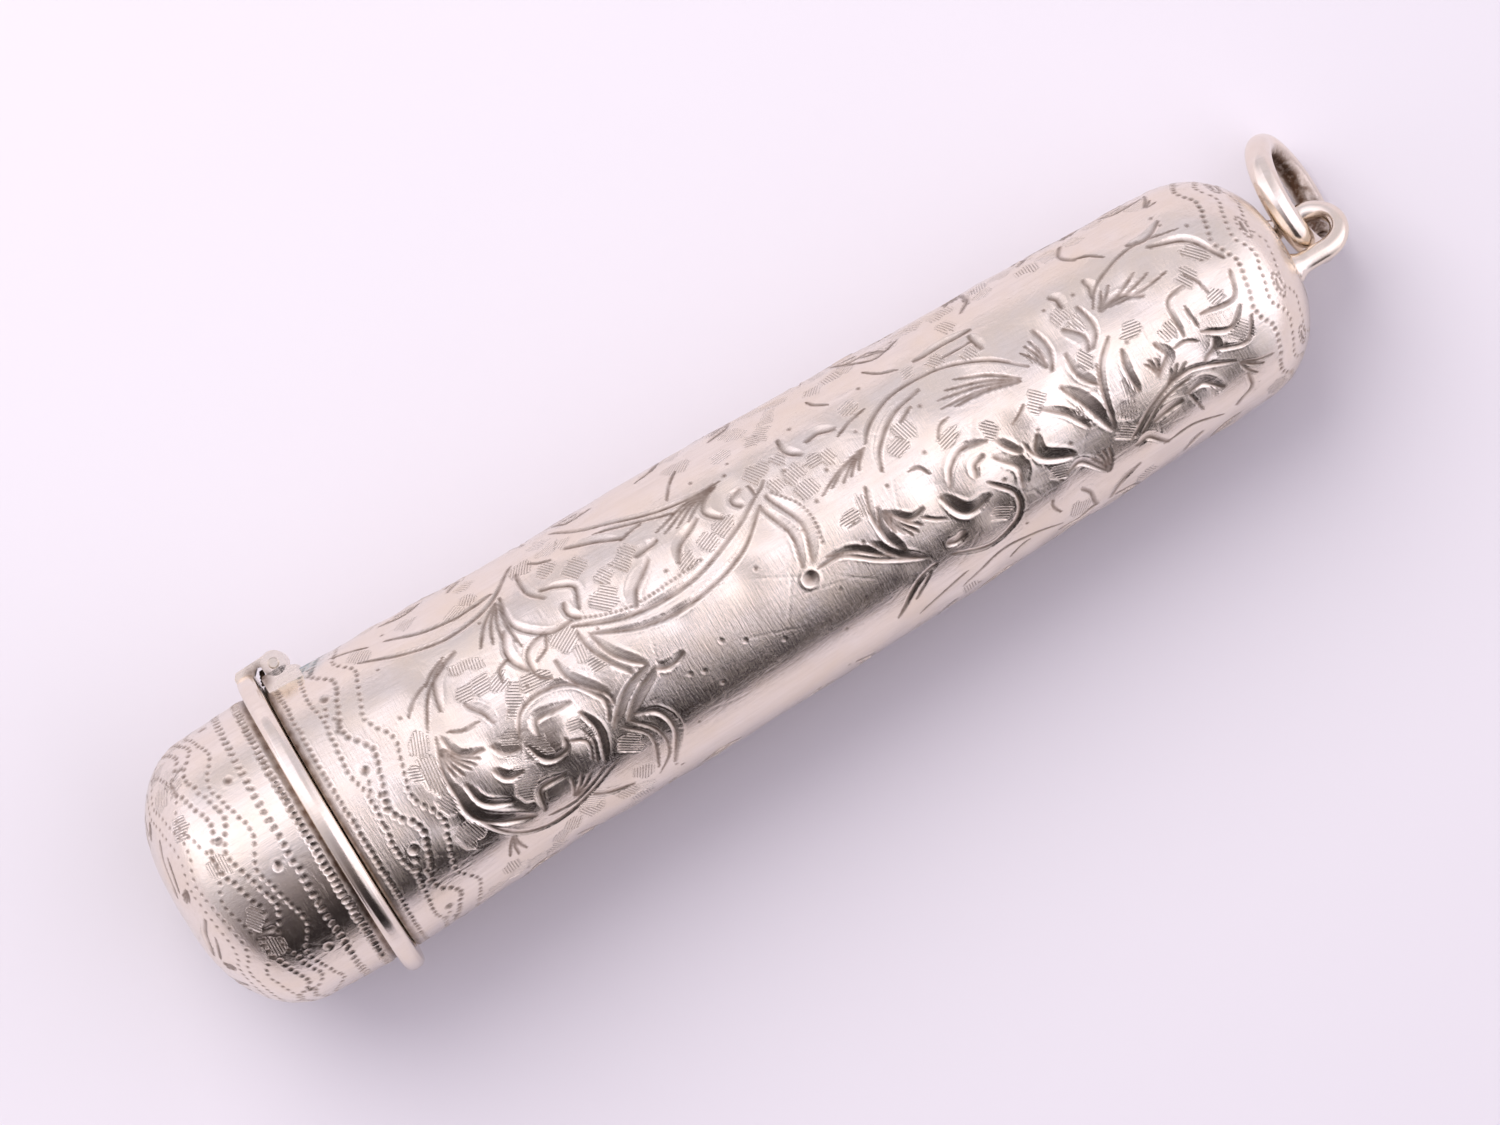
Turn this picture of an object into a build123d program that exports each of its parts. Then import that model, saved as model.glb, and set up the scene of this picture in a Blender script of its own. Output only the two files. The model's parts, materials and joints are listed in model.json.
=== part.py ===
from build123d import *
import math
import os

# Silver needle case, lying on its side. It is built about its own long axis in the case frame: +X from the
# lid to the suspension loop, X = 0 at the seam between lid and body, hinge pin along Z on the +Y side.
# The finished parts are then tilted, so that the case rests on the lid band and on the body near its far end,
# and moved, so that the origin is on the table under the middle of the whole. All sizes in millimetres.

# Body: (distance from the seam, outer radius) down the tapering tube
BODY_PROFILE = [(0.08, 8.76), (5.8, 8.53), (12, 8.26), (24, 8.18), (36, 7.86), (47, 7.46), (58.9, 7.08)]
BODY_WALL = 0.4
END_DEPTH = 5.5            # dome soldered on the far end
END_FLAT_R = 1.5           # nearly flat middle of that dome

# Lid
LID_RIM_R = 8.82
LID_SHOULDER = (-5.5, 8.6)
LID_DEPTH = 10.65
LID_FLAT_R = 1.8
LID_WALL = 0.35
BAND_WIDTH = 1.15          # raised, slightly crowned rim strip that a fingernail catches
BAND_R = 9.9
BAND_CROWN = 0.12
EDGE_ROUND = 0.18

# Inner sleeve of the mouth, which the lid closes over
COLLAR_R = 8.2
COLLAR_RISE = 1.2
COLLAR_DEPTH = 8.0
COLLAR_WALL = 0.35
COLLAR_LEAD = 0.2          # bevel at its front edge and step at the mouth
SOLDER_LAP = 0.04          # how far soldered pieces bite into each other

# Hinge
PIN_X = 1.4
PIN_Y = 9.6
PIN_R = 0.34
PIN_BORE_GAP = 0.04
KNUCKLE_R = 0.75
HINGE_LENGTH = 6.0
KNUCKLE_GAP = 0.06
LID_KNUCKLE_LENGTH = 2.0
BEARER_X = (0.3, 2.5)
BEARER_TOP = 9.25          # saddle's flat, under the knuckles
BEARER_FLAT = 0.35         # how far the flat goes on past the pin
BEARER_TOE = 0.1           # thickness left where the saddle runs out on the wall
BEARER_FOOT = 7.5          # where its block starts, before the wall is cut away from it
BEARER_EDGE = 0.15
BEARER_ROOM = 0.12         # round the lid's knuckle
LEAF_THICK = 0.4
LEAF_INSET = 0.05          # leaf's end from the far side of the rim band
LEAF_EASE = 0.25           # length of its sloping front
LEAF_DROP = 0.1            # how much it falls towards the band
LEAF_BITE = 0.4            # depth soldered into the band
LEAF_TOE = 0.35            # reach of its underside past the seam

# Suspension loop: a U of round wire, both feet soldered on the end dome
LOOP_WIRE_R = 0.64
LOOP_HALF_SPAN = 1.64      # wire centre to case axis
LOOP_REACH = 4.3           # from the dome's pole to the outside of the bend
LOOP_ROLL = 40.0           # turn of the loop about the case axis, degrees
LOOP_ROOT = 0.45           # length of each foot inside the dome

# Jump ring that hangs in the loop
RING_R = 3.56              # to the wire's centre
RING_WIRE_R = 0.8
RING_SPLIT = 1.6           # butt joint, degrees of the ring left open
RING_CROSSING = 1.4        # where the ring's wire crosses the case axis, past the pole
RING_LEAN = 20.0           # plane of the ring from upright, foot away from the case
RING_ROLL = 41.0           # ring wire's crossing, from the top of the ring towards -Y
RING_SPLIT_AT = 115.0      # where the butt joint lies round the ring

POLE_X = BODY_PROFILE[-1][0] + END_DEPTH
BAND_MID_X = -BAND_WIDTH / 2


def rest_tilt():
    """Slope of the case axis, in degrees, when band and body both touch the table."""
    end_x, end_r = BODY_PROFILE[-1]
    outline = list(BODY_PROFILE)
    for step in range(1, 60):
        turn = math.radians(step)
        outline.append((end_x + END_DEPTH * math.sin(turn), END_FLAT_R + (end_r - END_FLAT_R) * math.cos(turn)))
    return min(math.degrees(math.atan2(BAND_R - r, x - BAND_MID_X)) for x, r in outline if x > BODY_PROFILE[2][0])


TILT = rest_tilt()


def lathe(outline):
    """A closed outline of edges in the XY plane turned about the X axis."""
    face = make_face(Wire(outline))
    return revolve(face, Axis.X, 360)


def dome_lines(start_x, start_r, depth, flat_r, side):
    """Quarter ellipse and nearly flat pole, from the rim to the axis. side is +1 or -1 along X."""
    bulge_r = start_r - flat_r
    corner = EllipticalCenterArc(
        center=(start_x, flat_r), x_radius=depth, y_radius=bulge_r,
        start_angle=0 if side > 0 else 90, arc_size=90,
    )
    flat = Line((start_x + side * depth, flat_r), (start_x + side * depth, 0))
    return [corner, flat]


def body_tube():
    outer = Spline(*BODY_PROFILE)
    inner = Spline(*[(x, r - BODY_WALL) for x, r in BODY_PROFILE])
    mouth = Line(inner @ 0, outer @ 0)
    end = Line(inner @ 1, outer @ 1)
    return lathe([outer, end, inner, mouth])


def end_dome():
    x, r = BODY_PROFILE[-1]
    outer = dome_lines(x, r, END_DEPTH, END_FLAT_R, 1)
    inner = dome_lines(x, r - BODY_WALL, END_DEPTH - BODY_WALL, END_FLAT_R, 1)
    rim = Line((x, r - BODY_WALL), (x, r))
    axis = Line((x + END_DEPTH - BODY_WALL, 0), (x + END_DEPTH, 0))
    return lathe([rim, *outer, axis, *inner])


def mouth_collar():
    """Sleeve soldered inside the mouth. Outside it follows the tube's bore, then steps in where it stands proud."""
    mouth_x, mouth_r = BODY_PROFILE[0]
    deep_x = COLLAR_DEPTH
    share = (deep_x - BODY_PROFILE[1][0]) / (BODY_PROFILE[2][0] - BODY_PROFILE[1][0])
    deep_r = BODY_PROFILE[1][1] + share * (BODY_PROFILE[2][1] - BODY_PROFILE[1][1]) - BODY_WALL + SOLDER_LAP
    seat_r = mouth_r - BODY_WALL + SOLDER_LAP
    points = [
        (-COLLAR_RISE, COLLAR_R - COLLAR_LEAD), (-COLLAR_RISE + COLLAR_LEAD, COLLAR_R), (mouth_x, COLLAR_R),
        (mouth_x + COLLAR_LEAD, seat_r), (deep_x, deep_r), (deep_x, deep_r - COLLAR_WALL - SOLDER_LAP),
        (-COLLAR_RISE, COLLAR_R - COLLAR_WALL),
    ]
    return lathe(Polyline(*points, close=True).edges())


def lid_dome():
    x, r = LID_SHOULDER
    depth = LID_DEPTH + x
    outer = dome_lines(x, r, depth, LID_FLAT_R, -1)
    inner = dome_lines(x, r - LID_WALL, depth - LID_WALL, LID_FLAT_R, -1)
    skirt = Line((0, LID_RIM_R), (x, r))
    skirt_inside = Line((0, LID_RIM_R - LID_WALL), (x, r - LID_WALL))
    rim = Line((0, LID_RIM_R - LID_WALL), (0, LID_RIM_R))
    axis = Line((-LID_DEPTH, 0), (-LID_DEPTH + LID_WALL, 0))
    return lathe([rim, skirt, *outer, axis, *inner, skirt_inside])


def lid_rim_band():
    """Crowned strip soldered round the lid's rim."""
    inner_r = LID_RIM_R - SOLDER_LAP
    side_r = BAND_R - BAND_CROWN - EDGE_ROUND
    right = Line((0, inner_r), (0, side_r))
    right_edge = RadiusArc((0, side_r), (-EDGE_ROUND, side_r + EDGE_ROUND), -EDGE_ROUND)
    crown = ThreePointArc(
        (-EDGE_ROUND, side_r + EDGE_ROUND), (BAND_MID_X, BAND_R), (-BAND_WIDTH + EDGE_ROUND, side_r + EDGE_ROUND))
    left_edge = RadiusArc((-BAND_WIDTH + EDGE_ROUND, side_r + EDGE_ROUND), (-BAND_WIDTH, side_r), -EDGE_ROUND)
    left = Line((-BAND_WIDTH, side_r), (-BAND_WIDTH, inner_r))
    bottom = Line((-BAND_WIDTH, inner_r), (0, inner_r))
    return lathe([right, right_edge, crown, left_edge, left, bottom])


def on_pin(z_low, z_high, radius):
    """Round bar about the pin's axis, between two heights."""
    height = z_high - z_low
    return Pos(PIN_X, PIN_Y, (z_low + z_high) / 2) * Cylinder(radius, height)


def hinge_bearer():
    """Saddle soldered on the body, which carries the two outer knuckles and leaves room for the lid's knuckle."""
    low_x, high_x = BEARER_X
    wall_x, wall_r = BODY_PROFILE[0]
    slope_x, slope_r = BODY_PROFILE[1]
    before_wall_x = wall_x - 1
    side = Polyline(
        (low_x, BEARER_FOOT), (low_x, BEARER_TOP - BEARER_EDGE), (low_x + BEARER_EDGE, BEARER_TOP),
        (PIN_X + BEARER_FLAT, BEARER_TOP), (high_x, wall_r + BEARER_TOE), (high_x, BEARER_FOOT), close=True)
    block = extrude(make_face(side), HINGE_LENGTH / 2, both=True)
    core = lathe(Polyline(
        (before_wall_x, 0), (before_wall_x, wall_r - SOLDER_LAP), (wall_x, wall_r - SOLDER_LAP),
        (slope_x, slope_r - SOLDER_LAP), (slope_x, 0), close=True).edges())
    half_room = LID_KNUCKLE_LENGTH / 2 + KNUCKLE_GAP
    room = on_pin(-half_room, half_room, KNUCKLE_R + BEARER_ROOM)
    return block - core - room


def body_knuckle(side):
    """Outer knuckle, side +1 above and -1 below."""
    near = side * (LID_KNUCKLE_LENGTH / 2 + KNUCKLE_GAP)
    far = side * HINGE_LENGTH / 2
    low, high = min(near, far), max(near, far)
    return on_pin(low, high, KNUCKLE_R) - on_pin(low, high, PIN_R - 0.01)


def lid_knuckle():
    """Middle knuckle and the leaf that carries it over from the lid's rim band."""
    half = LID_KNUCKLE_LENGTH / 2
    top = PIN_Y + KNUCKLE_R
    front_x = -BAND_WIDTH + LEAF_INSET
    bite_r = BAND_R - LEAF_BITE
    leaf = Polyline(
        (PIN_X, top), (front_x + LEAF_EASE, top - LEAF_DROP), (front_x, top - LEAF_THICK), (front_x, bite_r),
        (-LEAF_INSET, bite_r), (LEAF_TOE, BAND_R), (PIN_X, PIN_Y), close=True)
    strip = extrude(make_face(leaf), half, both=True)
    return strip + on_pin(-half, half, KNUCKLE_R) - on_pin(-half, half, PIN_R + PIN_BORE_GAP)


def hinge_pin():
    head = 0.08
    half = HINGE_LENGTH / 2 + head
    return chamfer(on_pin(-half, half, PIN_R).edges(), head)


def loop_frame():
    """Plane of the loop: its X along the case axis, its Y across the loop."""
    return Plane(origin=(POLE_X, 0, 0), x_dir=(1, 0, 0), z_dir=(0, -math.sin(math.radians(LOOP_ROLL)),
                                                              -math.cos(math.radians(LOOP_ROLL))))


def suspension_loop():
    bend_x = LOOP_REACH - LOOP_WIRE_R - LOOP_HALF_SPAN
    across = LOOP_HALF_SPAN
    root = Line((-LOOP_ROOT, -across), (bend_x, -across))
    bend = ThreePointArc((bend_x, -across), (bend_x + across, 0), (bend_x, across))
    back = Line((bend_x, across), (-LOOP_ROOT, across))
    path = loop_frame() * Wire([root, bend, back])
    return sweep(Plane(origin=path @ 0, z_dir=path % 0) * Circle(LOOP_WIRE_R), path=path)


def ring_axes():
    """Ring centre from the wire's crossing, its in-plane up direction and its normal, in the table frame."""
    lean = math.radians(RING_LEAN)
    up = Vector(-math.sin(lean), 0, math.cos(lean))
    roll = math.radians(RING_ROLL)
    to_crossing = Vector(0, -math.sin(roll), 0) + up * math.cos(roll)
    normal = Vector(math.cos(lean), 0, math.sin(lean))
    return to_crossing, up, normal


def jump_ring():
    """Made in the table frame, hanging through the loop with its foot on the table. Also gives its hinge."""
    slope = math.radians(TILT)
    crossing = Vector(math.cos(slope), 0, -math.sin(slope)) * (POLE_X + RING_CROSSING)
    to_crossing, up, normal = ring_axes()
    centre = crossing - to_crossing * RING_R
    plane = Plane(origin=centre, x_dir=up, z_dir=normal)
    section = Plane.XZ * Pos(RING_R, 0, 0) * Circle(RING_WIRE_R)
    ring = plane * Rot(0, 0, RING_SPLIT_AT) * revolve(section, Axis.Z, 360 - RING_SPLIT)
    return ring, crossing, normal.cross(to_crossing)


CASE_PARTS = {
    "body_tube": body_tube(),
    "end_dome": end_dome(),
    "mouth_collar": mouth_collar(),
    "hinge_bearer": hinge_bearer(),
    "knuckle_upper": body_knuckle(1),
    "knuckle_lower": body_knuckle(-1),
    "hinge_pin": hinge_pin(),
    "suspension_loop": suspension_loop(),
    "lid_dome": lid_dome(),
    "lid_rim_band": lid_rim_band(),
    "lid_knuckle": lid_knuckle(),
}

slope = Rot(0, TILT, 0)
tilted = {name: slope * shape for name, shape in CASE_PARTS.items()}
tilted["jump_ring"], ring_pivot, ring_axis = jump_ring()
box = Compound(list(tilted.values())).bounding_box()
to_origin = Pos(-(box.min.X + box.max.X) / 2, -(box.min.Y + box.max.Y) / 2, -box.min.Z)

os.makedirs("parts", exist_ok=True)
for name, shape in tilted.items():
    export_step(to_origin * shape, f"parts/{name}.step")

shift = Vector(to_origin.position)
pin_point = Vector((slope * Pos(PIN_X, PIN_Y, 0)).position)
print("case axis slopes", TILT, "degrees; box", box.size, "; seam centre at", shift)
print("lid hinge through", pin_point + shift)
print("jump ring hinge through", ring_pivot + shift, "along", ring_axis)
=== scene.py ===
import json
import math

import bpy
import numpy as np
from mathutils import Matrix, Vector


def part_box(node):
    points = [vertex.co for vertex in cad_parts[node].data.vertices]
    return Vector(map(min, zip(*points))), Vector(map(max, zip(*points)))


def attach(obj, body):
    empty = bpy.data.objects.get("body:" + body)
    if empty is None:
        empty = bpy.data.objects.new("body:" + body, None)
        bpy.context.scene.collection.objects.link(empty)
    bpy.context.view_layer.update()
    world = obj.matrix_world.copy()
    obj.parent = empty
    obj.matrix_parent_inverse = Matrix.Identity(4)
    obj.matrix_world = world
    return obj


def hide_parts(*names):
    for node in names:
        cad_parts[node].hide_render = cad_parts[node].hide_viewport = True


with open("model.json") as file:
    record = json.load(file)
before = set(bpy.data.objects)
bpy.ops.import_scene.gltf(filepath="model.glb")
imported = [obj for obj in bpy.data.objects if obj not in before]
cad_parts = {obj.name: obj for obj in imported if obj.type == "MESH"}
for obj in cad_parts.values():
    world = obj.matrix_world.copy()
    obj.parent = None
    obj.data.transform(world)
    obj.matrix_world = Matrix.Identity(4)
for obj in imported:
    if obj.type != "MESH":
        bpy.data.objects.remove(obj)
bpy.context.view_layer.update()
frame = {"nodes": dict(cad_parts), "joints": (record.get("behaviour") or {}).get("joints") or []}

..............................

(WRITTEN TASK):
Make an exact transcription of the lines from the line with "slope = Rot(0, TILT, 0)" through the line with "bpy.data.objects.remove(obj)", inclusive, omitting all others.

(COMPLETE RESPONSE):
slope = Rot(0, TILT, 0)
tilted = {name: slope * shape for name, shape in CASE_PARTS.items()}
tilted["jump_ring"], ring_pivot, ring_axis = jump_ring()
box = Compound(list(tilted.values())).bounding_box()
to_origin = Pos(-(box.min.X + box.max.X) / 2, -(box.min.Y + box.max.Y) / 2, -box.min.Z)

os.makedirs("parts", exist_ok=True)
for name, shape in tilted.items():
    export_step(to_origin * shape, f"parts/{name}.step")

shift = Vector(to_origin.position)
pin_point = Vector((slope * Pos(PIN_X, PIN_Y, 0)).position)
print("case axis slopes", TILT, "degrees; box", box.size, "; seam centre at", shift)
print("lid hinge through", pin_point + shift)
print("jump ring hinge through", ring_pivot + shift, "along", ring_axis)
=== scene.py ===
import json
import math

import bpy
import numpy as np
from mathutils import Matrix, Vector


def part_box(node):
    points = [vertex.co for vertex in cad_parts[node].data.vertices]
    return Vector(map(min, zip(*points))), Vector(map(max, zip(*points)))


def attach(obj, body):
    empty = bpy.data.objects.get("body:" + body)
    if empty is None:
        empty = bpy.data.objects.new("body:" + body, None)
        bpy.context.scene.collection.objects.link(empty)
    bpy.context.view_layer.update()
    world = obj.matrix_world.copy()
    obj.parent = empty
    obj.matrix_parent_inverse = Matrix.Identity(4)
    obj.matrix_world = world
    return obj


def hide_parts(*names):
    for node in names:
        cad_parts[node].hide_render = cad_parts[node].hide_viewport = True


with open("model.json") as file:
    record = json.load(file)
before = set(bpy.data.objects)
bpy.ops.import_scene.gltf(filepath="model.glb")
imported = [obj for obj in bpy.data.objects if obj not in before]
cad_parts = {obj.name: obj for obj in imported if obj.type == "MESH"}
for obj in cad_parts.values():
    world = obj.matrix_world.copy()
    obj.parent = None
    obj.data.transform(world)
    obj.matrix_world = Matrix.Identity(4)
for obj in imported:
    if obj.type != "MESH":
        bpy.data.objects.remove(obj)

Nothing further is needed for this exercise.